Spiritual problems require spiritual solutions. As a nation, we must turn back to God. Church as usual will not be sufficient. 2 Chronicles 7:14 is clear that it is when God's people begin to humble themselves and pray and turn from their sins that God will bring healing to the land. This is the true revival that our nation needs, and it won't come just by inviting in a special speaker and some singers to get everyone excited for a few days.

There will be tremendous opposition to such revival. Secularists demand that religious beliefs, especially Christian, be kept within the four walls of churches. Genuine revival cannot be contained, and it will spill out into the marketplace. Lives will be changed as people are confronted with a holy God. Businesses that depend upon the sinful weaknesses of people will begin to shut down. Liberal churches will see their doors close as people leave for a real encounter with the true God. There will be great outrage, but we must remember that our battle is not against flesh and blood but against the spiritual forces of Satan.

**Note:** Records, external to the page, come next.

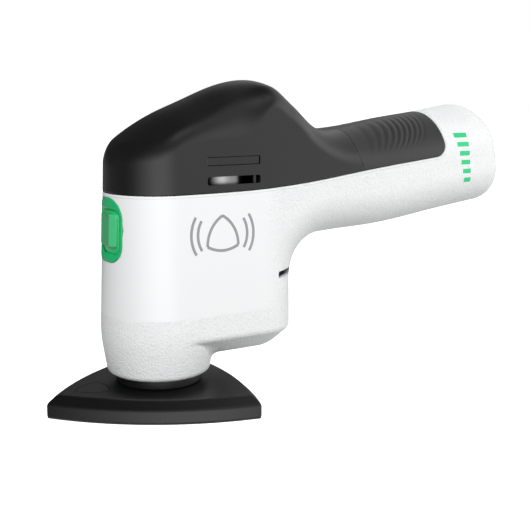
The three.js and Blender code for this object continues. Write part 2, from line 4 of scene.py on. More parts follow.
import bpy
import numpy as np
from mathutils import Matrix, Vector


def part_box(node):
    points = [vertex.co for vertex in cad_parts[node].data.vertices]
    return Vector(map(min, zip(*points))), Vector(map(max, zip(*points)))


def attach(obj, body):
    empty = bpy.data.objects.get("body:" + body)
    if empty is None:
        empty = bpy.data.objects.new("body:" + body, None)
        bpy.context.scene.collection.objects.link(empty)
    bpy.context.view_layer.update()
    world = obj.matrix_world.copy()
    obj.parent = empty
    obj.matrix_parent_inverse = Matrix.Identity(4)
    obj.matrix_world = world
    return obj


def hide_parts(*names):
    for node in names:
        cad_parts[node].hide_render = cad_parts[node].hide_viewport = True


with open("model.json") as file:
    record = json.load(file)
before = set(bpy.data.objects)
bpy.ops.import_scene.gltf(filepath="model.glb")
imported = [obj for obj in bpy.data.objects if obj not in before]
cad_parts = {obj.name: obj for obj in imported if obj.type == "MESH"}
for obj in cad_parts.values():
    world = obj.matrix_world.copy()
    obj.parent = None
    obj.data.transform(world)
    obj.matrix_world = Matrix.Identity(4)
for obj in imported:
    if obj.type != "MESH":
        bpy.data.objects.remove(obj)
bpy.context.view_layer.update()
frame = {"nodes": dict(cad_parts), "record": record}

# The shapes are worked out in millimetres, in the row frame, and turned into metres as meshes are made.
MM = 0.001


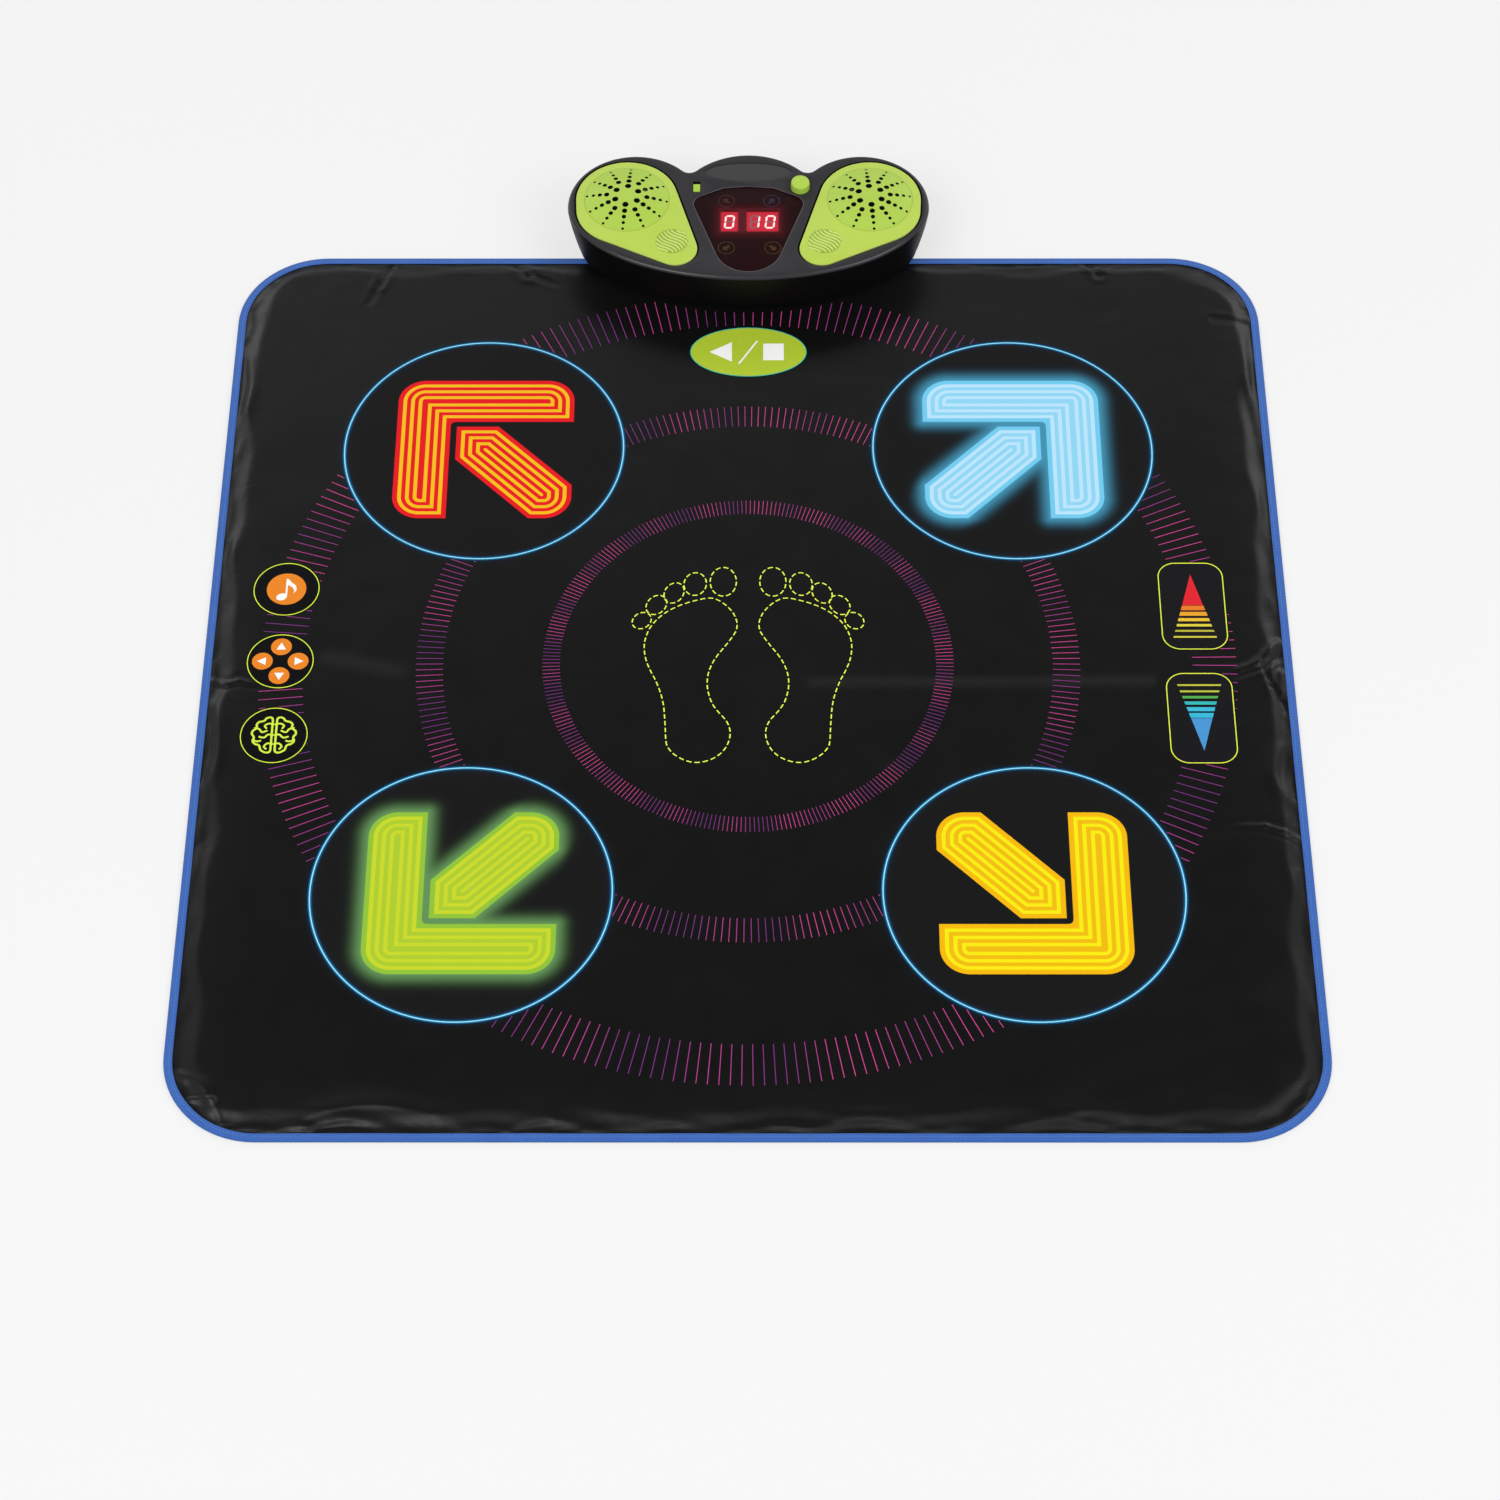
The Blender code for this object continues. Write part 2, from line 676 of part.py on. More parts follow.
def make_core():
    """Foam core with its pockets, contact film and spacer."""
    foam = plate("foam_core", core_outline(), FOAM_LOW, FOAM_TOP, FOAM_GREY)
    side = GUIDE_SIDE / 2 + GAP
    for place_name, x, y in ARROW_PLACES:
        pocket = rounded_rectangle(x, y, side, side, GUIDE_CORNER + GAP, 5)
        cut(foam, plate(f"guide_pocket_{place_name}", pocket, POCKET, FOAM_TOP + PAST, None))
    strip_x, strip_y = STRIP_HALF_X + GAP, STRIP_HALF_Y + GAP
    low = (-strip_x, STRIP_Y - strip_y, POCKET)
    high = (strip_x, STRIP_Y + strip_y, FOAM_TOP + PAST)
    cut(foam, block("strip_pocket", low, high, None))
    film = plate("contact_film", core_outline(), FILM_LOW, FILM_TOP, CLEAR_FILM)
    spacer = plate("spacer_sheet", core_outline(), SPACER_LOW, SPACER_TOP, FOAM_GREY)
    holes = [zone_outline(zone, ZONE_RELIEF) for zone in ZONES]
    cut(spacer, plates("spacer_holes", holes, SPACER_LOW - PAST / 10, SPACER_TOP + PAST, None))
    for x in (-MAT_SCREW_X, MAT_SCREW_X):
        side_name = "left" if x < 0 else "right"
        radius = MAT_SCREW_RADIUS + GAP
        hole = screw_hole(f"core_screw_hole_{side_name}", x, STRIP_Y, radius, FOAM_TOP, MAT_TOP)
        cut(film, hole)
        cut(spacer, hole)
    front = RIBBON_Y - RIBBON_TAIL - GAP
    cut(spacer, ribbon_slot("spacer_ribbon_slot", front, FILM_TOP + GAP / 2, MAT_TOP))


def make_binding():
    """Woven tape folded round the edge of both sheets, closed all the way round the mat."""
    low_inner, high_inner = TAPE, EDGE_TOP - TAPE
    middle = EDGE_TOP / 2
    section = [
        (TAPE_WIDTH, 0.0),
        (TAPE_ROUND, 0.0),
        (TAPE_ROUND * 0.3, EDGE_TOP * 0.15),
        (0.0, middle),
        (TAPE_ROUND * 0.3, EDGE_TOP * 0.85),
        (TAPE_ROUND, EDGE_TOP),
        (TAPE_WIDTH, EDGE_TOP),
        (TAPE_WIDTH, high_inner),
        (TAPE_ROUND, high_inner),
        (TAPE, middle),
        (TAPE_ROUND, low_inner),
        (TAPE_WIDTH, low_inner),
    ]
    loft("edge_binding", [mat_ring(inset, z) for inset, z in section], BLUE_TAPE, closed=True)


def make_zones():
    """The ten pressable zones, each free to sink into the spacer."""
    for zone in ZONES:
        plate(zone[0], zone_outline(zone), SHEET_LOW, MAT_TOP, VINYL, (zone[2], zone[3]))


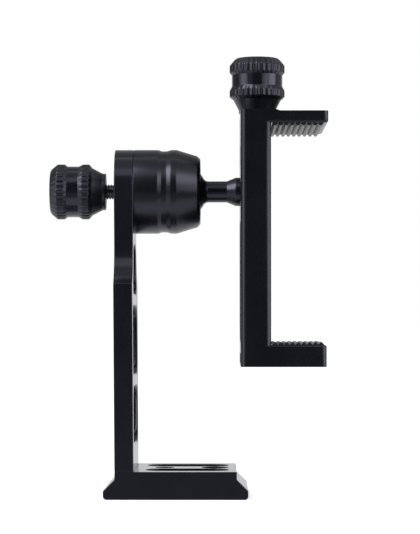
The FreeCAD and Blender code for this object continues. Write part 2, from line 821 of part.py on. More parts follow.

I read recently that ISIS consists of about 20,000 forces. I also recently read one report that claimed there are about 270 million Christians in America. Each evening the news is focused on what ISIS is doing. Little is said about what the church is doing.

What could happen if revival came to the 270 million Christians in America? If even half that number is right, what impact on the world could 135 million Christians have if they experienced true revival in their lives?  Revival is an inside job. It begins with one, and then spreads to a few, and then spreads to a church, then to a community, and then to a nation.

God has sent nationwide revivals before, and He can do it again. But, it will only happen if churches and individual churches will humble themselves, turn from their sins, and pray and seek God's face. Can your church, regardless of its size, make a difference in the world? The answer is yes if you are willing to seek genuine revival in your lives.